Como en la posterior El rey Lear, la naturaleza cobra un papel crucial: los elementos, se convierten en un personaje más. La piedra y el agua, el vacío y el ímpetu. Sobre las aguas del mar, se perfila la sombra del castillo, al principio y al final, como si el drama estuviera atrapado entre paréntesis, y las sombras no dejarán de dominar las emociones, aunque ya no queden actantes vivos al final de una función envenenada. Es sorprendente la capacidad de Kozintsev para hacer de la idea cuerpo y emoción a través de la fisicidad, o en el tratamiento del espacio, de los encuadres, siempre amplios, relacionando figuras en un exquisito trabajo de composición, y haciendo de la profundidad de campo figura fundamental, con deslizantes movimientos de cámara, de poderosa musicalidad, que dotan de fluidez al relato, sin dejar que el verbo se convierta en ancla que se arrastre entorpeciendo la elevación del drama o de la poesía. Abundan los pasajes bellísimos: Los relacionados con el trastorno de Ofelia, tras que haya fallecido su padre, Polonio.
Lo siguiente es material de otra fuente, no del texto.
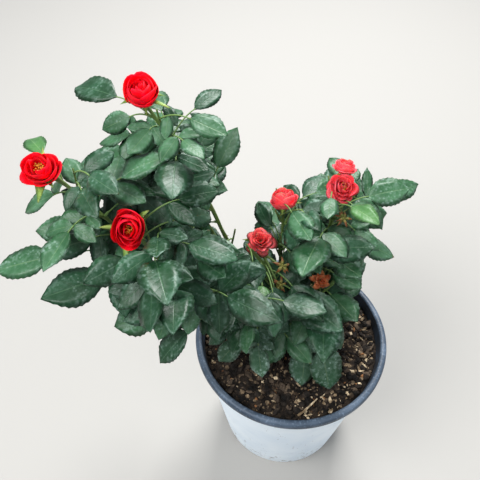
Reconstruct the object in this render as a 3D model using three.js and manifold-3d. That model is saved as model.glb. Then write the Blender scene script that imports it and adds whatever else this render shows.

Asemeja a una marioneta o autómata, cuando la visten con esos metálicos corsés, con los brazos alzados, como si se desplazara ya como una sonámbula, como un anima en pena, y que culmina con ese prodigiosa panorámica sobre el agua, cubierta por una niebla, que asemeja un velo (los de las mentes nubladas: ¿la pesadilla de Hamlet?), hasta descubrir su cadáver bajo las aguas. Quizá uno de los planos más bellos legados por el cine.
Más aún, después la cámara enfoca sobre la superficie del agua, indiferente a las penas, donde nada se distingue de su interior, como de los personajes, y realiza un tránsito a través de varios planos del vuelo de aves, hasta encuadrar a Hamlet que retorna a Dinamarca, como un pordiosero, como si retornara de la muerte, ya que logró que no fuera él quien fuera muerto en Inglaterra, como ordenaba su tío, sino los enviados que le custodiaban gracias a su estratagema de reescribir la carta. Y tiene lugar otra soberbia secuencia junto a la tumba que ocupará el cadáver de Ofelia, en la que cobra de nuevo relevancia un aspecto, que en secuencias previas ya refulge como un fustigazo: la vanidad y arrogancia de los poderosos, cuando no son nada; la irrisoriedad de todo ansia de poder. En una secuencia previa, ante el rey y sus seguidores, evidencia esos aspectos jugando, mordazmente, con la metáfora del gusano que se engordará con los restos de un rey que ha engordado abusando de sus siervos, gusano que luego servirá para coger un pez que irá al estómago del rey. Junto a la tumba, rodeado de un entorno árido, que se hubiera despojado del utillaje del escenario, vuelve a remarcar su inconsistencia, su condición vana y grotesca, ante una calavera, conclusión de tantos esfuerzos por alcanzar el poder y por mantenerlo, por querer aprovecharse de la vida de otro, cuando nada somos, o meros actantes en una obra cuya trama intentamos desentrañar, o quizá en nuestra arrogancia urdir y pergeñar, y en nada nos convertimos. El resto es el silencio del engranaje detenido.